When the word became flesh in the Person of Jesus Christ, He was “full of grace and truth” (John 1:14). Furthermore, “grace and truth were realized through Jesus Christ” (John 1:17). Many have focused upon His work of grace but have less appreciation for His truth. Many even tend to despise truth, identifying it with the tree of the knowledge of good and evil. Hence, the love of truth is to them the way of death. Truth is then made to be unspiritual.
I disagree, of course. How can we worship God if not in spirit and in truth? Faith and truth are from the same Hebrew word. There is no genuine faith apart from believing the truth. Jesus says in John 4:24,
24 God is spirit, and those who worship Him must worship in spirit and truth.
Jesus came to be the earthly witness of the Father in all that He did and said. Hence, Rev. 3:14 calls Him “The Amen, the faithful and true witness.” On a secondary level, John the Baptist also bore witness to Christ. Jesus said in John 5:33,
33 You have sent to John, and he has borne witness to the truth.

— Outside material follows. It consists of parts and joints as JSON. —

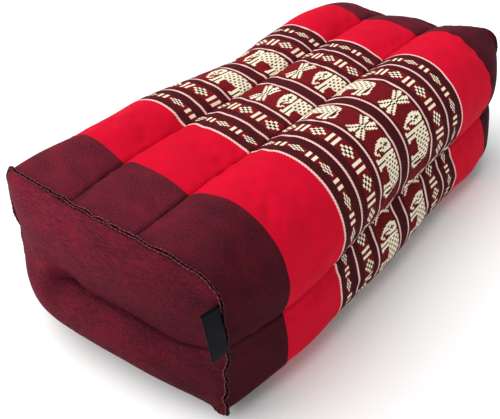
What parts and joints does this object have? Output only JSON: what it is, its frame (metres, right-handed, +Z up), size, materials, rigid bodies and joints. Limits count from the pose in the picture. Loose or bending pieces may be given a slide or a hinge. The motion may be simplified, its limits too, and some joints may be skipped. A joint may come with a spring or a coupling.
{
  "type": "kapok yoga block",
  "caption": "Firm rectangular cushion block in a striped wrap cloth, sewn into long filled channels, with sewn-in end panels and a small side label.",
  "frame": {"origin": "centre of the block's outside, on the floor under it", "axes": "+X along the block towards the far end, +Z up; the label is on the -X end at the -Y corner"},
  "size_m": [0.3772, 0.179, 0.1117],
  "materials": {
    "wrap_cloth": "matt woven cotton in red and dark maroon stripes with cream figured bands",
    "panel_cloth": "matt dark maroon shot weave",
    "label_tape": "smooth black woven tape, left bare"
  },
  "bodies": {
    "root": {"cushion": "wrap_cloth", "end_panel_near": "panel_cloth", "end_panel_far": "panel_cloth", "label": "label_tape"}
  },
  "joints": []
}
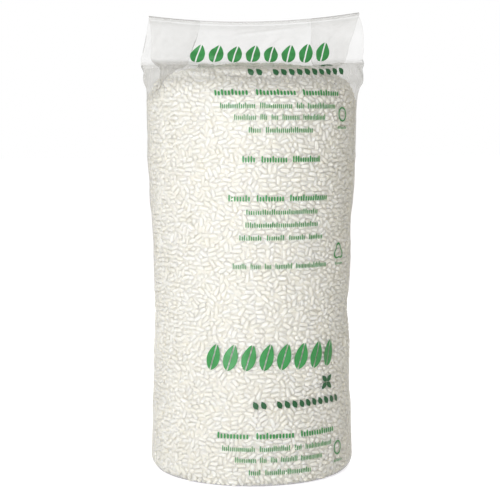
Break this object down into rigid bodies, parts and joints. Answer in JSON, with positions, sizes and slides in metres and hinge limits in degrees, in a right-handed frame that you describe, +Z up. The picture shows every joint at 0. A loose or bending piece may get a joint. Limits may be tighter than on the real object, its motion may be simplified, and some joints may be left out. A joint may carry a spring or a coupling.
{
  "type": "filled bag of loose-fill packing peanuts",
  "caption": "Tall round-bodied side-gusseted bag of clear film filled with cream foam packing peanuts, closed by a straight heat seal across its folded top, standing on a flat base",
  "frame": {"origin": "middle of the flat base, on the floor", "axes": "+Z up towards the seal; -Y out of the front panel; X along the seal"},
  "size_m": [0.7312, 0.7028, 1.5399],
  "materials": {
    "clear_film": "clear, slightly hazy polyethylene film",
    "starch_foam": "matt extruded starch foam"
  },
  "bodies": {
    "root": {"film_bag": "clear_film", "peanut_fill": "starch_foam"}
  },
  "joints": []
}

No one can be a true witness unless he has a revelation of truth. Without such a revelation, one can only bear witness to men and their philosophies.
Amet and Amen are both required to establish truth in the earth. Both are angels. I have had considerable interaction with Amen long before I encountered Amet. This encounter, while writing this book, was necessary in order to receive the revelation about the prince of Greece, so that we might all benefit from a greater understanding of the revelation given in Daniel 10 and 11.
Knowing this, our understanding is broadened in regard to the big picture and how the princes of the beast nations affect world conditions. We can catch glimpses of the spiritual conflict in the heavens and how our faithful walk with God here on earth helps to overcome the spiritual opposition from the forces of darkness. As we fully overcome the prince of Vainglory, we may bring truth to the earth by bearing witness to the sum of His word.